● **What needs to be done**
Look through the material below and copy exactly the lines from the line with "for side, azimuth" to the line with "cad_parts[node].hide_render = cad_parts[node].hide_viewport", those two lines included.

● **Data for this task**
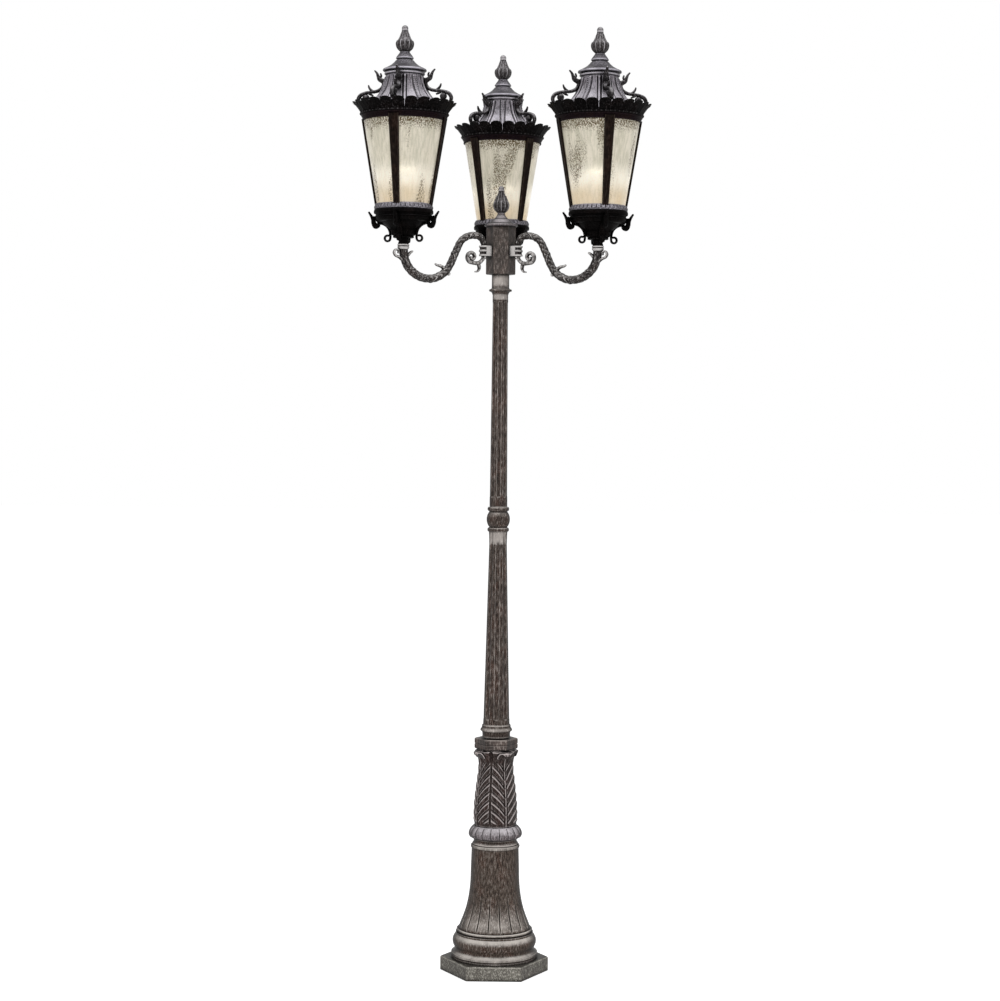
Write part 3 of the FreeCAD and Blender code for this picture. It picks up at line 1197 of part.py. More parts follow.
def bulb():
    """Screw-base lamp: base, neck and round envelope."""
    z = FRAME_Z + FRAME_FLOOR + SOCKET_FLOOR + CLEAR
    line = Outline(0.0, z)
    line.to(BULB_BASE_R - 3.0, z)
    line.to(BULB_BASE_R, z + 4.0)
    line.to(BULB_BASE_R, z + BULB_BASE_HEIGHT)
    line.to(BULB_NECK_R, z + BULB_BASE_HEIGHT + 1.0)
    shoulder = z + BULB_HEIGHT - BULB_R
    line.curve([(BULB_NECK_R + 3.5, z + BULB_SHOULDER_RISE - 14.0), (BULB_R - 3.0, shoulder - 12.0), (BULB_R, shoulder)])
    slant = BULB_R * math.sqrt(0.5)
    line.edges.append(Part.Arc(line.at, V(slant, 0, shoulder + slant), V(0, 0, shoulder + BULB_R)).toShape())
    line.at = V(0, 0, shoulder + BULB_R)
    return line.turned()


# ================================================================ assembly
def save(name, shape):
    """Check one sub-part and write it."""
    solids = shape.Solids
    if not solids or not shape.isValid():
        print("CHECK", name, "solids", len(solids), "valid", shape.isValid())
    print(name, len(solids), "solids", len(shape.Faces), "faces", round(shape.Volume))
    shape.exportStep(f"parts/{name}.step")


POST = {
    "base_plate": base_plate,
    "base_bell": base_bell,
    "base_urn": base_urn,
    "lower_shaft": lower_shaft,
    "mid_collar": mid_collar,
    "upper_shaft": upper_shaft,
    "top_neck": top_neck,
    "hub": hub,
    "hub_cap": hub_cap,
    "hub_finial": hub_finial,
    "core_pipe": core_pipe,
    "lock_nut": lock_nut,
    "arm_screws": arm_screws,
    "lead_connectors": lead_connectors,
}
ON_THE_ARM = {"arm": arm, "lead": lead}
ON_THE_LANTERN = {
    "cup": cup,
    "cup_brackets": cup_brackets,
    "frame": frame,
    "glass": glass,
    "bridge": bridge,
    "crown": crown,
    "roof": roof,
    "vent_cap": vent_cap,
    "finial": finial,
    "roof_scrolls": roof_scrolls,
    "nipple": nipple,
    "socket": socket,
    "bulb": bulb,
}


def main():
    """Build every piece once, and repeat the arm and lantern pieces for each azimuth."""
    os.makedirs("parts", exist_ok=True)
    for name, make in POST.items():
        save(name, make())
    for name, make in {**ON_THE_ARM, **ON_THE_LANTERN}.items():
        piece = make()
        if name in ON_THE_LANTERN:
            piece.translate(V(ARM_REACH, 0, 0))
        for side, azimuth in ARM_AZIMUTHS.items():
            save(f"{name}_{side}", turn(piece, azimuth))


main()
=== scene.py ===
"""Dresses the three-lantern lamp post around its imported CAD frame.

Sizes are millimetres in the frame's own axes: +Z up, front towards -Y. A lantern is drawn
about its own axis and an arm about the post's, each with the arm's outward way along +X.
"""

import logging
import math
from dataclasses import dataclass, field
from enum import Enum
from typing import Callable, Sequence

import bmesh
import bpy
import numpy as np
from mathutils import Matrix, Quaternion, Vector


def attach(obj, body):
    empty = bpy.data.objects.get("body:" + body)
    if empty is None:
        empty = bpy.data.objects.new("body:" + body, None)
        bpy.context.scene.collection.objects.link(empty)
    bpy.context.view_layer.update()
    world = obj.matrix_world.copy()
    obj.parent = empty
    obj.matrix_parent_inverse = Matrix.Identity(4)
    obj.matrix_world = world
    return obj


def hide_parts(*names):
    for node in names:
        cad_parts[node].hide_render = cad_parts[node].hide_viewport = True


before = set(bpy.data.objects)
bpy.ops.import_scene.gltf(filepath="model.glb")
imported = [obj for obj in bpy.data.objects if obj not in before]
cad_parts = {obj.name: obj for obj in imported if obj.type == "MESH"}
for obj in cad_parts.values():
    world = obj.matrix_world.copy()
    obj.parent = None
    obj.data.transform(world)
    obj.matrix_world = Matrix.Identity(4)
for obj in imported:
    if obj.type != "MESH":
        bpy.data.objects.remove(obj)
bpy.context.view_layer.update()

MM = 0.001
TAU = math.tau
ARM_REACH = 284.5
SEAT_Z = 1876.0
CUP_Z = 1887.0
FRAME_Z = 1973.0
GLASS_Z = 1977.0
FRAME_TOP_Z = 2211.0
ROOF_Z = 2215.0
VENT_Z = 2322.0
FINIAL_Z = 2371.0
BELL_Z = 36.8
URN_Z = 334.0
LOWER_Z = 613.0
UPPER_Z = 1218.0
HUB_FINIAL_Z = 1982.0
BUD_CLEAR = 0.1
PIPE_HOLE_R = 13.65
SHARP = math.radians(38.0)
PETAL_SHARP = math.radians(50.0)
URN_SHARP = math.radians(46.0)
WHITE = (1.0, 1.0, 1.0, 1.0)

Relief = Callable[[np.ndarray, np.ndarray, np.ndarray], np.ndarray]
Rows = Sequence[Sequence[float]]
Colour = tuple[float, float, float]


class Side(Enum):
    """The three arms, each with the azimuth it points to."""

    LEFT = 210.0
    RIGHT = 330.0
    REAR = 90.0

    @property
    def label(self) -> str:
        """The side's name as the nodes carry it."""
        return self.name.lower()

    def place(self, reach: float, twist: float = 0.0) -> Matrix:
        """Where a piece drawn about its own axis stands on this side.

        Args:
            reach: distance of the piece's axis from the post's axis.
            twist: how far the piece is turned about its own axis, in degrees.

        Returns:
            The matrix that takes the piece there, in metres.
        """
        turn = Matrix.Rotation(math.radians(self.value), 4, "Z")
        own = Matrix.Rotation(math.radians(twist), 4, "Z")
        return turn @ Matrix.Translation((reach * MM, 0.0, 0.0)) @ own


def srgb(red: int, green: int, blue: int) -> Colour:
    """A linear colour from display values of 0 to 255."""
    return tuple((c / 255 / 12.92) if c < 11 else ((c / 255 + 0.055) / 1.055) ** 2.4 for c in (red, green, blue))


# ---------------------------------------------------------------- finishes
FINE = 360.0
GRAINS = 800.0
PATCHES = (42.0, 24.0)


class Value:
    """A number socket whose arithmetic adds Math nodes."""

    def __init__(self, web: "Web", socket: bpy.types.NodeSocket) -> None:
        """Keeps the socket and the web it belongs to."""
        self.web = web
        self.socket = socket

    def __add__(self, other: "Value | float") -> "Value":
        """The sum of two values."""
        return self.web.maths("ADD", self, other)

    def __sub__(self, other: "Value | float") -> "Value":
        """The difference of two values."""
        return self.web.maths("SUBTRACT", self, other)

    def __rsub__(self, other: float) -> "Value":
        """A number less this value."""
        return self.web.maths("SUBTRACT", other, self)

    def __mul__(self, other: "Value | float") -> "Value":
        """The product of two values."""
        return self.web.maths("MULTIPLY", self, other)

    __radd__ = __add__
    __rmul__ = __mul__


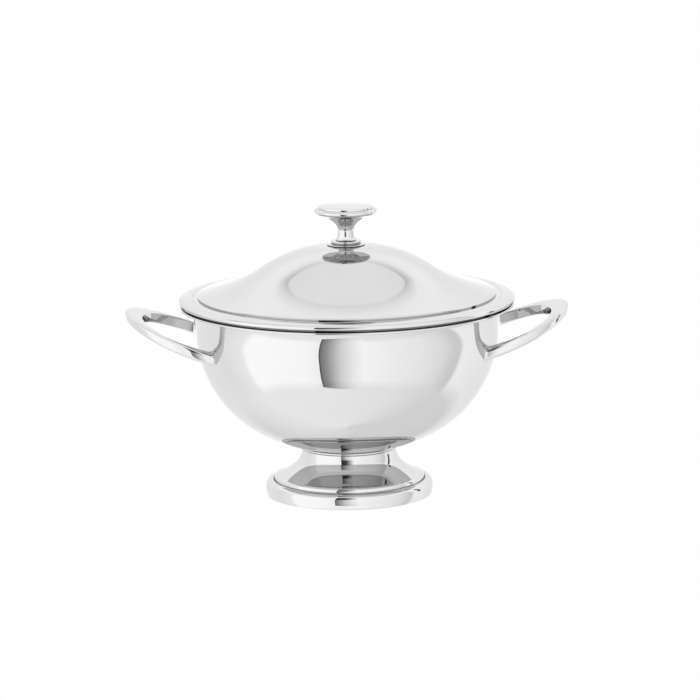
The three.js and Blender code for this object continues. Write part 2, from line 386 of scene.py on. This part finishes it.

● **Response to the task**
        for side, azimuth in ARM_AZIMUTHS.items():
            save(f"{name}_{side}", turn(piece, azimuth))


main()
=== scene.py ===
"""Dresses the three-lantern lamp post around its imported CAD frame.

Sizes are millimetres in the frame's own axes: +Z up, front towards -Y. A lantern is drawn
about its own axis and an arm about the post's, each with the arm's outward way along +X.
"""

import logging
import math
from dataclasses import dataclass, field
from enum import Enum
from typing import Callable, Sequence

import bmesh
import bpy
import numpy as np
from mathutils import Matrix, Quaternion, Vector


def attach(obj, body):
    empty = bpy.data.objects.get("body:" + body)
    if empty is None:
        empty = bpy.data.objects.new("body:" + body, None)
        bpy.context.scene.collection.objects.link(empty)
    bpy.context.view_layer.update()
    world = obj.matrix_world.copy()
    obj.parent = empty
    obj.matrix_parent_inverse = Matrix.Identity(4)
    obj.matrix_world = world
    return obj


def hide_parts(*names):
    for node in names:
        cad_parts[node].hide_render = cad_parts[node].hide_viewport = True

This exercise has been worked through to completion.